Hasta el New York Times, que normalmente representa las posturas más progresistas del establishment político, se tiró contra Obama. El diario editorializó que el presidente norteamericano se dejó “apurar” por Venezuela y Nicaragua, cuyos gobiernos, según el editorial, dejarían mucho que desear en materia democrática.

En ese escenario, el margen de acción de Obama para realizar grandes gestos en favor de la normalización de la relación con Cuba es por demás acotado. Por eso optó por un acercamiento gradual, abriendo canales que les interesan a los cubanos, como el tema migratorio o el de las remesas.

Pero de ahí a reivindicar la Revolución Cubana y hacer una autocrítica por las prácticas imperiales del pasado, como pretenden algunos gobernantes latinoamericanos, hay un largo trecho. En este momento equivaldría a un suicidio político.

Lo mismo sucede con el resto de la región: margen acotado por el frente doméstico, pero muchas oportunidades para mejorar la relación. Para manejar los temas regionales Obama puso un equipo muy profesional, muy a su estilo, encabezado por el nuevo subsecretario, el sociólogo Arturo Valenzuela. Se trata de un intelectual socialdemócrata que enseña en Georgetown University y que está muy vinculado con círculos políticos demócratas. Ha escrito textos clásicos de la ciencia política latinoamericana y ha servido como funcionario de la administración Clinton. Conoce el terreno y sabe moverse.

Pero cualquier avance significativo en la relación quedará sujeto a una agenda latinoamericana con temas que impacten en el electorado estadounidense, en la gente que está fuera de la autopista-cinturón.

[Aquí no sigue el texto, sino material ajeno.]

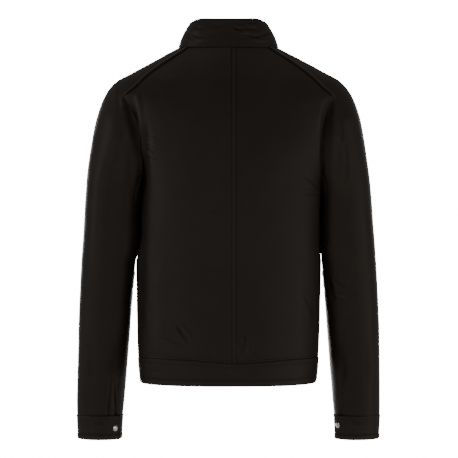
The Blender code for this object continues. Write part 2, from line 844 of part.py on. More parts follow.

En su libro La administración Obama y las Américas, Abraham Lowenthal y Laurence Whitehead enumeran algunos de esos temas. Por ejemplo, la reforma migratoria pendiente para legalizar a los más de 14 millones de inmigrantes que trabajan sin papeles en Estados Unidos, en su gran mayoría latinoamericanos. O la reformulación de la política antinarcóticos, que durante el gobierno de Bush estuvo exclusivamente enfocada en el lado de la oferta. O dejar de ser vistos como los villanos del mundo.

Pero estas cuestiones pueden esperar mientras la crisis económica, el conflicto de Medio Oriente, la amenaza norcoreana, la guerra en Afganistán, la confirmación de la nueva jueza de la Corte Suprema, el último estreno de Hollywood y las finales de la NBA acaparan la atención de los estadounidenses.

La relación con Cuba y con el resto de la región sigue siendo un tema para los funcionarios, lobbistas y académicos dentro de la autopista-cinturón, y un no-tema para los que viven fuera de ella. Ese es el límite y Obama lo sabe. Por eso hace lo que hace y no hace lo que no puede hacer.